> _Rows from an object dataset_
********

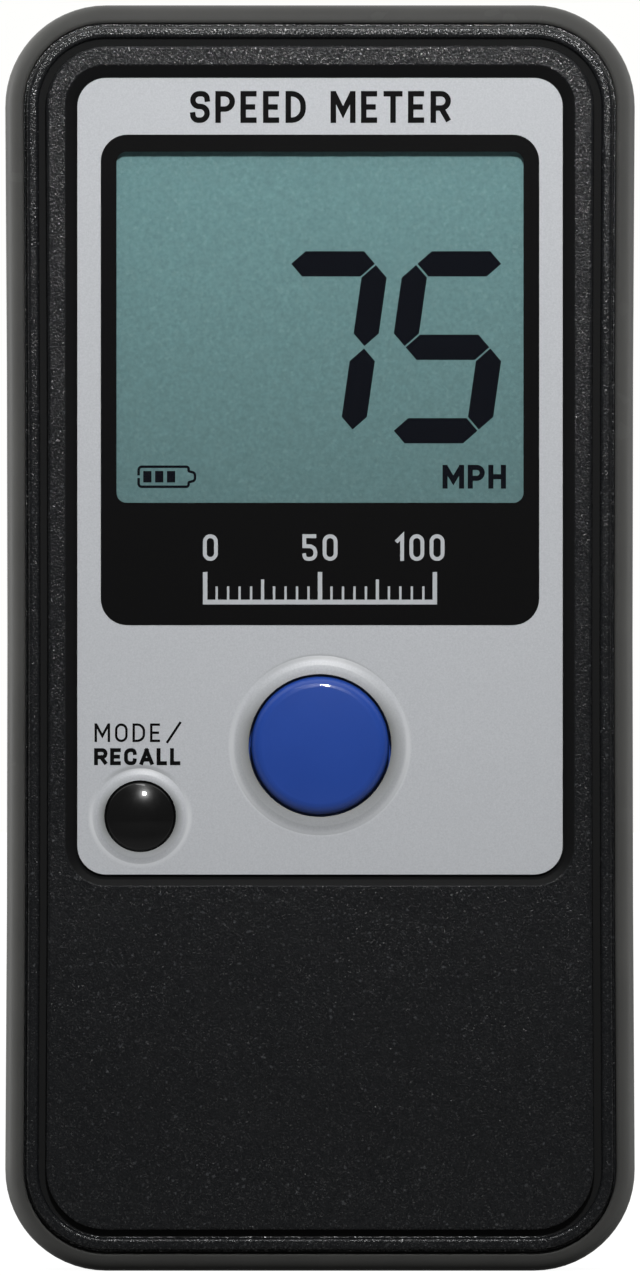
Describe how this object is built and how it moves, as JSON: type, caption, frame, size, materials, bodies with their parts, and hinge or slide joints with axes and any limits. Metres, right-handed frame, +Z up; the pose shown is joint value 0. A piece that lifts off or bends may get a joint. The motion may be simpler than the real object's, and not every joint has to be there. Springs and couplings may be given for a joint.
{
  "type": "handheld speed radar",
  "caption": "Pocket-size handheld speed radar with a digital display, a large trigger button, a small mode button and a battery compartment in the back.",
  "frame": {"origin": "middle of the bottom end's outline, on the plane it stands on", "axes": "+Z up the case, +X to the user's right as they read the display, +Y away from the user, the way the radar looks"},
  "size_m": [0.0592, 0.021, 0.119],
  "materials": {
    "textured_case": "fine spark-eroded texture, black",
    "smooth_case": "smooth satin, dark grey",
    "silver_overlay": "fine satin silver print on sheet",
    "clear_window": "polished clear",
    "black_foam": "closed-cell foam",
    "display_glass": "polished clear",
    "display_panel": "grey-green reflective backing",
    "inner_frame": "moulded white",
    "zebra_rubber": "layered elastomer",
    "blue_button": "glossy blue",
    "black_button": "glossy black",
    "switch_black": "moulded black",
    "switch_stem": "moulded brown",
    "circuit_board": "green solder mask",
    "antenna_laminate": "pale microwave laminate",
    "chip_black": "moulded epoxy",
    "bright_steel": "nickel-plated",
    "dark_screw": "black oxide",
    "gold_metal": "gold flash",
    "capacitor_can": "printed can",
    "ferrite": "sintered ferrite",
    "chip_ceramic": "fired ceramic",
    "cell_wrap": "plain two-colour wrap",
    "lead_red": "insulated wire",
    "lead_black": "insulated wire",
    "plain_label": "silver paper with no lettering"
  },
  "bodies": {
    "case": {"front_housing": "textured_case", "rear_housing": "smooth_case", "face_overlay": "silver_overlay", "window_lens": "clear_window", "display_gasket": "black_foam", "lcd_front_glass": "display_glass", "lcd_back_panel": "display_panel", "lcd_frame": "inner_frame", "zebra_strip": "zebra_rubber", "fire_switch_body": "switch_black", "mode_switch_body": "switch_black", "main_board": "circuit_board", "board_screws": "bright_steel", "processor_chip": "chip_black", "power_chip": "chip_black", "crystal_can": "bright_steel", "power_inductor": "ferrite", "bulk_capacitor": "capacitor_can", "smd_capacitors": "chip_ceramic", "smd_resistors": "chip_black", "rf_shield": "bright_steel", "radar_chip": "chip_black", "antenna_board": "antenna_laminate", "antenna_patches": "gold_metal", "antenna_screws": "bright_steel", "board_standoffs": "gold_metal", "board_header": "switch_black", "header_pins": "gold_metal", "battery_cell_left": "cell_wrap", "battery_cell_right": "cell_wrap", "contact_positive": "bright_steel", "contact_negative": "bright_steel", "contact_bridge": "bright_steel", "battery_springs": "bright_steel", "battery_lead_positive": "lead_red", "battery_lead_negative": "lead_black", "case_screws": "dark_screw", "rear_label": "plain_label"},
    "fire_button": {"fire_button": "blue_button", "fire_switch_stem": "switch_stem"},
    "mode_button": {"mode_button": "black_button", "mode_switch_stem": "switch_stem"},
    "battery_door": {"battery_door": "smooth_case"}
  },
  "joints": [
    {"name": "fire_press", "type": "slide", "parent": "case", "child": "fire_button", "axis": [0, 1, 0], "range_m": [0, 0.0005]},
    {"name": "mode_press", "type": "slide", "parent": "case", "child": "mode_button", "axis": [0, 1, 0], "range_m": [0, 0.0005]},
    {"name": "door_hinge", "type": "hinge", "parent": "case", "child": "battery_door", "pos_m": [0, 0.0092, 0.00495], "axis": [-1, 0, 0], "range_deg": [0, 80]}
  ]
}
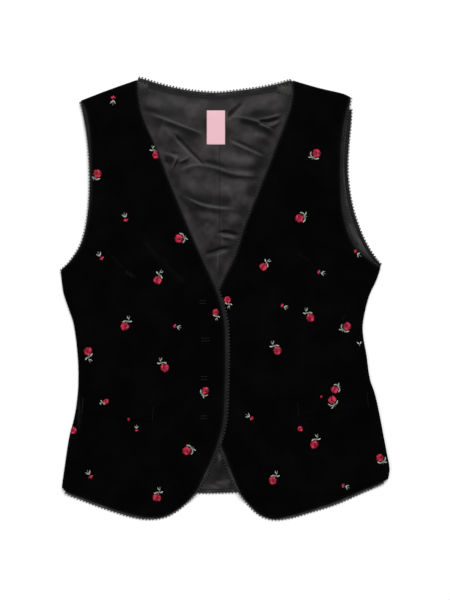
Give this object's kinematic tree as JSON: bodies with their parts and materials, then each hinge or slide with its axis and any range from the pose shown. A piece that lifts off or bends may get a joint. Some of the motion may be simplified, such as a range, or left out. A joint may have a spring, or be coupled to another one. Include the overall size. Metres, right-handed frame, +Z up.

********

Print all of the entries exactly as they appear.

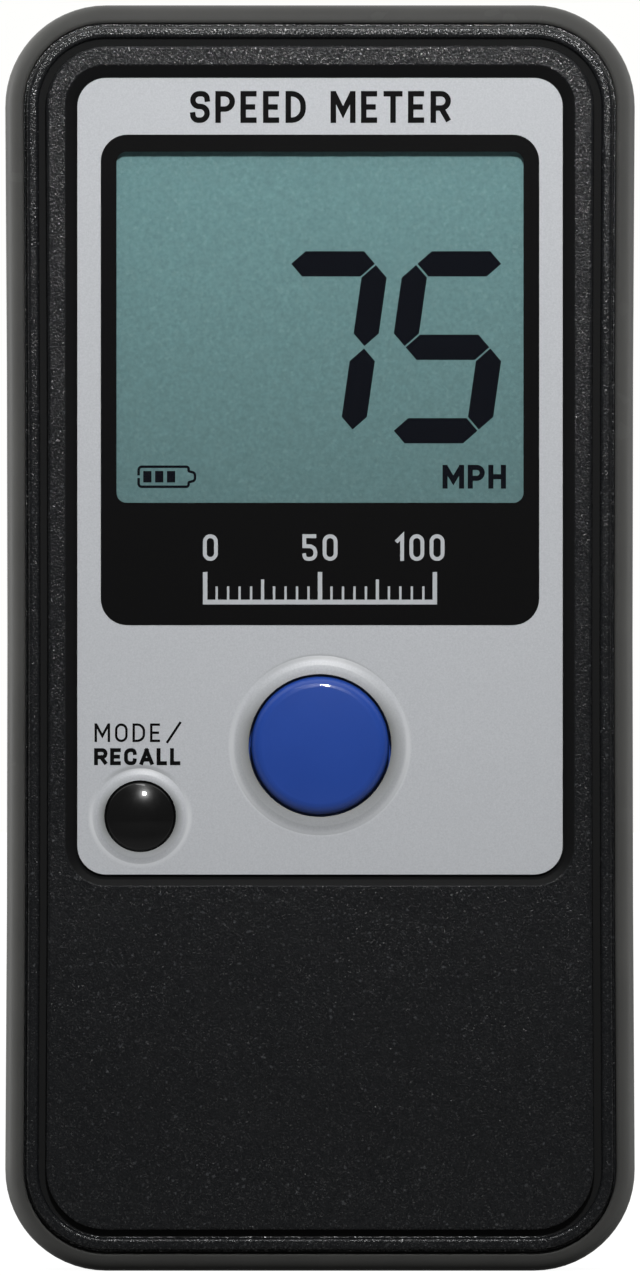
Describe how this object is built and how it moves, as JSON: type, caption, frame, size, materials, bodies with their parts, and hinge or slide joints with axes and any limits. Metres, right-handed frame, +Z up; the pose shown is joint value 0. A piece that lifts off or bends may get a joint. The motion may be simpler than the real object's, and not every joint has to be there. Springs and couplings may be given for a joint.
{
  "type": "handheld speed radar",
  "caption": "Pocket-size handheld speed radar with a digital display, a large trigger button, a small mode button and a battery compartment in the back.",
  "frame": {"origin": "middle of the bottom end's outline, on the plane it stands on", "axes": "+Z up the case, +X to the user's right as they read the display, +Y away from the user, the way the radar looks"},
  "size_m": [0.0592, 0.021, 0.119],
  "materials": {
    "textured_case": "fine spark-eroded texture, black",
    "smooth_case": "smooth satin, dark grey",
    "silver_overlay": "fine satin silver print on sheet",
    "clear_window": "polished clear",
    "black_foam": "closed-cell foam",
    "display_glass": "polished clear",
    "display_panel": "grey-green reflective backing",
    "inner_frame": "moulded white",
    "zebra_rubber": "layered elastomer",
    "blue_button": "glossy blue",
    "black_button": "glossy black",
    "switch_black": "moulded black",
    "switch_stem": "moulded brown",
    "circuit_board": "green solder mask",
    "antenna_laminate": "pale microwave laminate",
    "chip_black": "moulded epoxy",
    "bright_steel": "nickel-plated",
    "dark_screw": "black oxide",
    "gold_metal": "gold flash",
    "capacitor_can": "printed can",
    "ferrite": "sintered ferrite",
    "chip_ceramic": "fired ceramic",
    "cell_wrap": "plain two-colour wrap",
    "lead_red": "insulated wire",
    "lead_black": "insulated wire",
    "plain_label": "silver paper with no lettering"
  },
  "bodies": {
    "case": {"front_housing": "textured_case", "rear_housing": "smooth_case", "face_overlay": "silver_overlay", "window_lens": "clear_window", "display_gasket": "black_foam", "lcd_front_glass": "display_glass", "lcd_back_panel": "display_panel", "lcd_frame": "inner_frame", "zebra_strip": "zebra_rubber", "fire_switch_body": "switch_black", "mode_switch_body": "switch_black", "main_board": "circuit_board", "board_screws": "bright_steel", "processor_chip": "chip_black", "power_chip": "chip_black", "crystal_can": "bright_steel", "power_inductor": "ferrite", "bulk_capacitor": "capacitor_can", "smd_capacitors": "chip_ceramic", "smd_resistors": "chip_black", "rf_shield": "bright_steel", "radar_chip": "chip_black", "antenna_board": "antenna_laminate", "antenna_patches": "gold_metal", "antenna_screws": "bright_steel", "board_standoffs": "gold_metal", "board_header": "switch_black", "header_pins": "gold_metal", "battery_cell_left": "cell_wrap", "battery_cell_right": "cell_wrap", "contact_positive": "bright_steel", "contact_negative": "bright_steel", "contact_bridge": "bright_steel", "battery_springs": "bright_steel", "battery_lead_positive": "lead_red", "battery_lead_negative": "lead_black", "case_screws": "dark_screw", "rear_label": "plain_label"},
    "fire_button": {"fire_button": "blue_button", "fire_switch_stem": "switch_stem"},
    "mode_button": {"mode_button": "black_button", "mode_switch_stem": "switch_stem"},
    "battery_door": {"battery_door": "smooth_case"}
  },
  "joints": [
    {"name": "fire_press", "type": "slide", "parent": "case", "child": "fire_button", "axis": [0, 1, 0], "range_m": [0, 0.0005]},
    {"name": "mode_press", "type": "slide", "parent": "case", "child": "mode_button", "axis": [0, 1, 0], "range_m": [0, 0.0005]},
    {"name": "door_hinge", "type": "hinge", "parent": "case", "child": "battery_door", "pos_m": [0, 0.0092, 0.00495], "axis": [-1, 0, 0], "range_deg": [0, 80]}
  ]
}
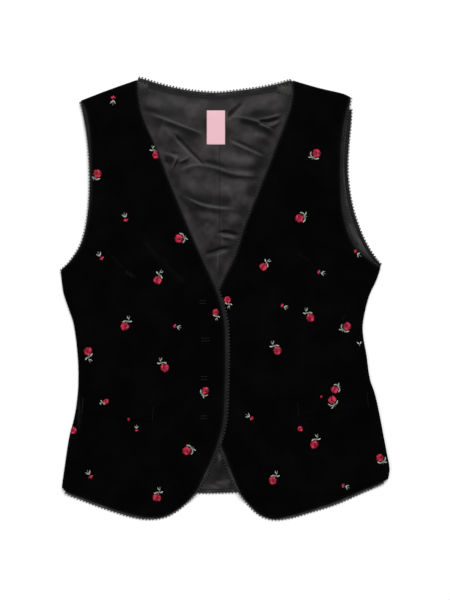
Give this object's kinematic tree as JSON: bodies with their parts and materials, then each hinge or slide with its axis and any range from the pose shown. A piece that lifts off or bends may get a joint. Some of the motion may be simplified, such as a range, or left out. A joint may have a spring, or be coupled to another one. Include the overall size. Metres, right-handed frame, +Z up.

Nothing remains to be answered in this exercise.